▶ **Set task**
From the listing below, extract every line containing "scene".

▶ **Information shown**
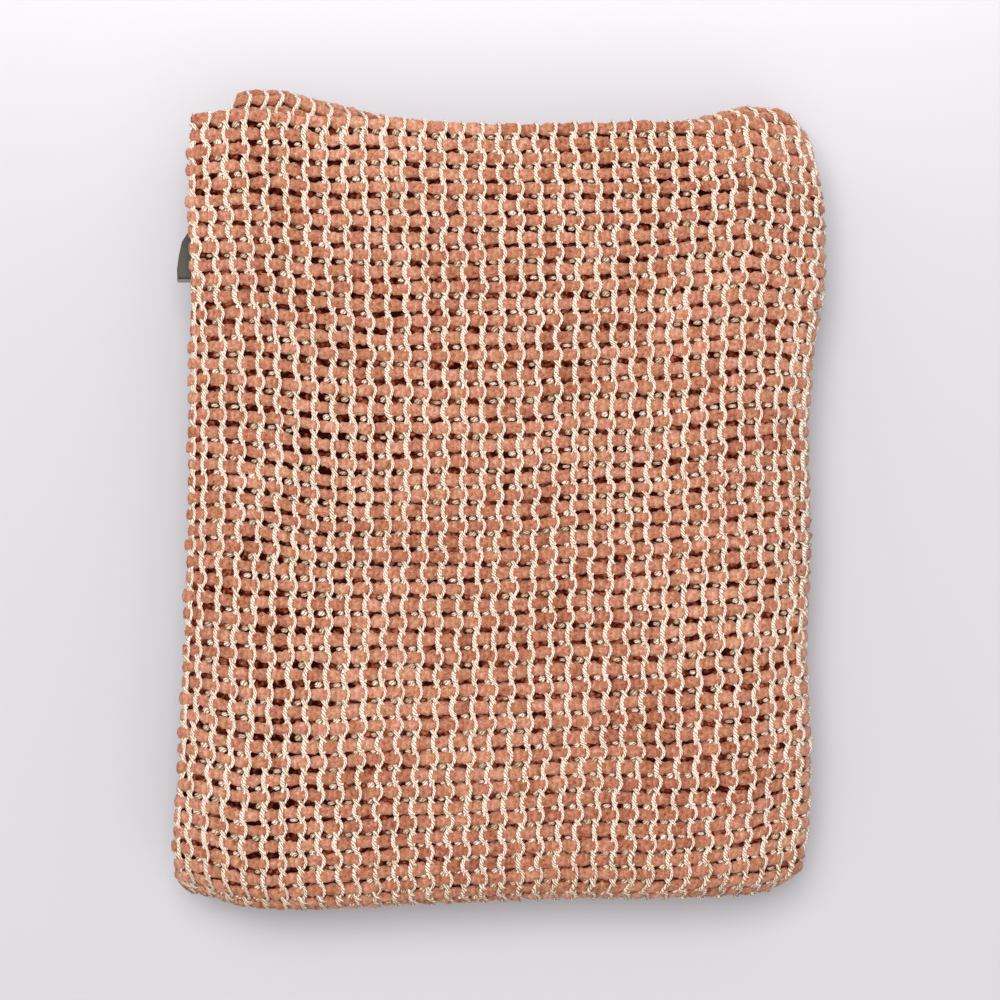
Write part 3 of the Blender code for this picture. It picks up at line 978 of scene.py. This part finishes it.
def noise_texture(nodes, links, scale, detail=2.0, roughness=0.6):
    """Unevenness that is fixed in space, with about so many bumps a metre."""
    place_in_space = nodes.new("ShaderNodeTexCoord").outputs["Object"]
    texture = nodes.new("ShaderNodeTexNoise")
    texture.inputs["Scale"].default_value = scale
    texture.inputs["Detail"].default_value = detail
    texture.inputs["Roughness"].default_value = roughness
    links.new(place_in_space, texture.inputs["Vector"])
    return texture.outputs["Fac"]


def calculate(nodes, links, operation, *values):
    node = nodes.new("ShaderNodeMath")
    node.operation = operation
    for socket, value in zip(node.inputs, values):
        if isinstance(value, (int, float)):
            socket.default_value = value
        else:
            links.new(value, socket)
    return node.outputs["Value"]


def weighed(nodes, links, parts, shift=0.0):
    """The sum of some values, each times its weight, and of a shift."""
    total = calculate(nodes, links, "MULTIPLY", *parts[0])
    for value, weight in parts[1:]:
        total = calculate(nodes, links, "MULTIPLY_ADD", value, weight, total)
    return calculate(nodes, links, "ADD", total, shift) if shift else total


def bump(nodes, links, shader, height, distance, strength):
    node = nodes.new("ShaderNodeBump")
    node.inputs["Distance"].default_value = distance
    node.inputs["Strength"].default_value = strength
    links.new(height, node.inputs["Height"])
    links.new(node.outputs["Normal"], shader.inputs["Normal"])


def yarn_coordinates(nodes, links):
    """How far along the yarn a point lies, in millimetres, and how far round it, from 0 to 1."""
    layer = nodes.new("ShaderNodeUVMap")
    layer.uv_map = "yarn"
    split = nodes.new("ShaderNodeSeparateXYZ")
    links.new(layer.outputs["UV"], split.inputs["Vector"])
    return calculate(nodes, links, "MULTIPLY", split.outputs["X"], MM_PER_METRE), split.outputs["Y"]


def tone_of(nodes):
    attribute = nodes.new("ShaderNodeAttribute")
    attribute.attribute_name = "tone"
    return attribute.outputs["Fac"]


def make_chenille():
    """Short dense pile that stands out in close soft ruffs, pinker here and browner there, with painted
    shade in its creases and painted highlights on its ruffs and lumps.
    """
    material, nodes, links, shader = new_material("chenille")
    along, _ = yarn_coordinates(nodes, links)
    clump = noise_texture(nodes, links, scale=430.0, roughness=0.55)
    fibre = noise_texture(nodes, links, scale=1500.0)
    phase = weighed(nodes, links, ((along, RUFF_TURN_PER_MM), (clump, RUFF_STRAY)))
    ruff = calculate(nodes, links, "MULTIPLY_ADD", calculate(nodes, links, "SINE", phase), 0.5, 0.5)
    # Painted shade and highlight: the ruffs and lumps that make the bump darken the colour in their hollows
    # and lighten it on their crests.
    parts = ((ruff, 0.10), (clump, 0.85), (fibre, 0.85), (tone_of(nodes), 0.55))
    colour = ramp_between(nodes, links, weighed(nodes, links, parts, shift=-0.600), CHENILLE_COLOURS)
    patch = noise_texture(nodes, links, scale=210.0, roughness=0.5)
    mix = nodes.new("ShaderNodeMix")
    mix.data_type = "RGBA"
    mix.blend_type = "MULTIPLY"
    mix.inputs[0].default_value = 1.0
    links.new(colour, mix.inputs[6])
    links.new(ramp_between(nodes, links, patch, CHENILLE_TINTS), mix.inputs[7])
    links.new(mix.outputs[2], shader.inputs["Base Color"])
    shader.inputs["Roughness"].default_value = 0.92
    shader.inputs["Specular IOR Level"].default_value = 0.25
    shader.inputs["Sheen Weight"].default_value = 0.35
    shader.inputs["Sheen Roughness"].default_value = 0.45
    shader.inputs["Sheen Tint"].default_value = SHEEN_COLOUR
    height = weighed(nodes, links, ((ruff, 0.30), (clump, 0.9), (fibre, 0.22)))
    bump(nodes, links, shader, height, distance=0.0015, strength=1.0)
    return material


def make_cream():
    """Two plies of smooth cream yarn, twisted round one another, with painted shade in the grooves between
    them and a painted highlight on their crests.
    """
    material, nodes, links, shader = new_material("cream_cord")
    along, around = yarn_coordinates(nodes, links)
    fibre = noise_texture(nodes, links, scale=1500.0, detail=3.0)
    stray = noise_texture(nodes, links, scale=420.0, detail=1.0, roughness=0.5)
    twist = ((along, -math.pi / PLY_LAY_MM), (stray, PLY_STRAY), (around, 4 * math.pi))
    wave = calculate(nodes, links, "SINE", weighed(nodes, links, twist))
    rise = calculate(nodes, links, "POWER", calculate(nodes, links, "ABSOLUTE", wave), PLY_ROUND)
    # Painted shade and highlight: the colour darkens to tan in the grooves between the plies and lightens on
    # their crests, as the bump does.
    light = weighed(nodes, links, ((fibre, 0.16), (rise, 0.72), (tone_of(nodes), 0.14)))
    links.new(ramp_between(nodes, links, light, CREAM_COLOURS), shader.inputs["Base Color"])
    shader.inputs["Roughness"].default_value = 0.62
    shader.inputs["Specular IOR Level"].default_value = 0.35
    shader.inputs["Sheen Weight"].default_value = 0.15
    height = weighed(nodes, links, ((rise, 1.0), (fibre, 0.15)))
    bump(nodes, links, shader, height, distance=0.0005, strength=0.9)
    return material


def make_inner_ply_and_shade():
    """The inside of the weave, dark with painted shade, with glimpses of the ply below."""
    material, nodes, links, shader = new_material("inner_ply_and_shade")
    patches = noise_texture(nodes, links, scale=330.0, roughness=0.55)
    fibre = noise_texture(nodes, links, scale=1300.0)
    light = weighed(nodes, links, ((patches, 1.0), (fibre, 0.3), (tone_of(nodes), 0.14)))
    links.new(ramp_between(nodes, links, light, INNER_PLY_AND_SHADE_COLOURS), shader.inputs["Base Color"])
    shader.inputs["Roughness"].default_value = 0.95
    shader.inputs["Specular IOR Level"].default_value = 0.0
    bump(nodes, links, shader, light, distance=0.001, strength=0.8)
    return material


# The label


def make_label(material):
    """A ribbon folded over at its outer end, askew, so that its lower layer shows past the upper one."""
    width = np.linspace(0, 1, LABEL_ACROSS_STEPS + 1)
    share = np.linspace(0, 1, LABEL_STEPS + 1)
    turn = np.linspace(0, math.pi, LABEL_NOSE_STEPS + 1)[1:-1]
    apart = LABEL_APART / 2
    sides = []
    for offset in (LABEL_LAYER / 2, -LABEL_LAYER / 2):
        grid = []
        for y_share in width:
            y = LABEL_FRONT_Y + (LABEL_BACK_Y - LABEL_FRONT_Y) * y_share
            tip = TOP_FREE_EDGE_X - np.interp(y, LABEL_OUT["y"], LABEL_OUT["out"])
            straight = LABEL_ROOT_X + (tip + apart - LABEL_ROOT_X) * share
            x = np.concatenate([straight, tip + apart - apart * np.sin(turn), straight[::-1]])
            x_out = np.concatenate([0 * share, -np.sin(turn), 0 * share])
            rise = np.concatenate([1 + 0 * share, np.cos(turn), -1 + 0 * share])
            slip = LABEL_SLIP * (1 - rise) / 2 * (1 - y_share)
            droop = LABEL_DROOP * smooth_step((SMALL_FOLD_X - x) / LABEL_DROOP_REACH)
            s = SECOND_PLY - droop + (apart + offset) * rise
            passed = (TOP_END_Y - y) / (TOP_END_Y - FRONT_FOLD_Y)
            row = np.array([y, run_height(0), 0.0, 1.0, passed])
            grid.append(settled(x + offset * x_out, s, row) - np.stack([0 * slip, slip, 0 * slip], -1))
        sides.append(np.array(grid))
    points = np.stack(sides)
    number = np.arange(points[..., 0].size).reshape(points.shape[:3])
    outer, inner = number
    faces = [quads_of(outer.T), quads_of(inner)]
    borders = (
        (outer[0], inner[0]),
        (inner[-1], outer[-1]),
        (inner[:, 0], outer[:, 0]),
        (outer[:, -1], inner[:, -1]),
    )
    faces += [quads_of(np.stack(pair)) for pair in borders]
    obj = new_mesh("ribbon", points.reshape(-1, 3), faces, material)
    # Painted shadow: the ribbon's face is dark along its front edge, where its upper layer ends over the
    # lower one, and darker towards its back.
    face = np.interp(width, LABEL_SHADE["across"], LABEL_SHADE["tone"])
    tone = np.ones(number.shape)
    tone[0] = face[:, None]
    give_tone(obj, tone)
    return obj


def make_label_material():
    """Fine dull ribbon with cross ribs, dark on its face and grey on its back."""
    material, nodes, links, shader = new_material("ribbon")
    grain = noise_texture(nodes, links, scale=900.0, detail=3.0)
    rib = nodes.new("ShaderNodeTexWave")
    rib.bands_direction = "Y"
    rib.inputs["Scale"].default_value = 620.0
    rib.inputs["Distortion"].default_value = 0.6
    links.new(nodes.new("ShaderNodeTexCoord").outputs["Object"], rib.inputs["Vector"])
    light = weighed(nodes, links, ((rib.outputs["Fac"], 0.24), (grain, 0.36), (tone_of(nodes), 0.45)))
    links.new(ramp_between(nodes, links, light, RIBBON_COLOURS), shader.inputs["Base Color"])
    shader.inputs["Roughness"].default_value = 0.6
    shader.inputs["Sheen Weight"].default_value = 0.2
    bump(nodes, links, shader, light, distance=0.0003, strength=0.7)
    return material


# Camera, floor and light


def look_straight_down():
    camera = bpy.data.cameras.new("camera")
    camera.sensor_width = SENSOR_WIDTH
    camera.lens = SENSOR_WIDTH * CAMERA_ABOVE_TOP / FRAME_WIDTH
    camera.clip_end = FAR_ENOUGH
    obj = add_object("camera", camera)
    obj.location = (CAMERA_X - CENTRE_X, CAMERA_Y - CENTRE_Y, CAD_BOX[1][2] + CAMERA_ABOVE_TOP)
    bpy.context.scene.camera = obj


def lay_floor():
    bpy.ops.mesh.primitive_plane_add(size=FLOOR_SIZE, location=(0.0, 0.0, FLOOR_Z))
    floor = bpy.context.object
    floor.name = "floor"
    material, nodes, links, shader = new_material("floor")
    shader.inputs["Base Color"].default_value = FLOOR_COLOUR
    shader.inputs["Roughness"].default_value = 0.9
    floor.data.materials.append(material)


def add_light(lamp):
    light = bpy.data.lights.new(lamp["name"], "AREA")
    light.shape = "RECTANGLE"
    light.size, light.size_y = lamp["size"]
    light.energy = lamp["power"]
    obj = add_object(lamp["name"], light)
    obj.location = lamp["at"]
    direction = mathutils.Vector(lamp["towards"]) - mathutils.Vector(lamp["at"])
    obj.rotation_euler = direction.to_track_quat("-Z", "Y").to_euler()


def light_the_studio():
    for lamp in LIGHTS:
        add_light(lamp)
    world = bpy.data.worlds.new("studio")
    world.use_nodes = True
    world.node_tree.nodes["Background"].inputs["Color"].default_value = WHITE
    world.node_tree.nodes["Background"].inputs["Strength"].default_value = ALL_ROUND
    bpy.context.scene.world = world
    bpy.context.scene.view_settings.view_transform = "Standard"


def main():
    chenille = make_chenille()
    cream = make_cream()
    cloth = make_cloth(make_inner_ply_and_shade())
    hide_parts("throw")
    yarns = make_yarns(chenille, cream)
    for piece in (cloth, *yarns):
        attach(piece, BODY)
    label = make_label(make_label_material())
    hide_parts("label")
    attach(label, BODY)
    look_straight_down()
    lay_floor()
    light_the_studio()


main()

▶ **Solution to this task**
Write part 3 of the Blender code for this picture. It picks up at line 978 of scene.py. This part finishes it.
    bpy.context.scene.camera = obj
    bpy.context.scene.world = world
    bpy.context.scene.view_settings.view_transform = "Standard"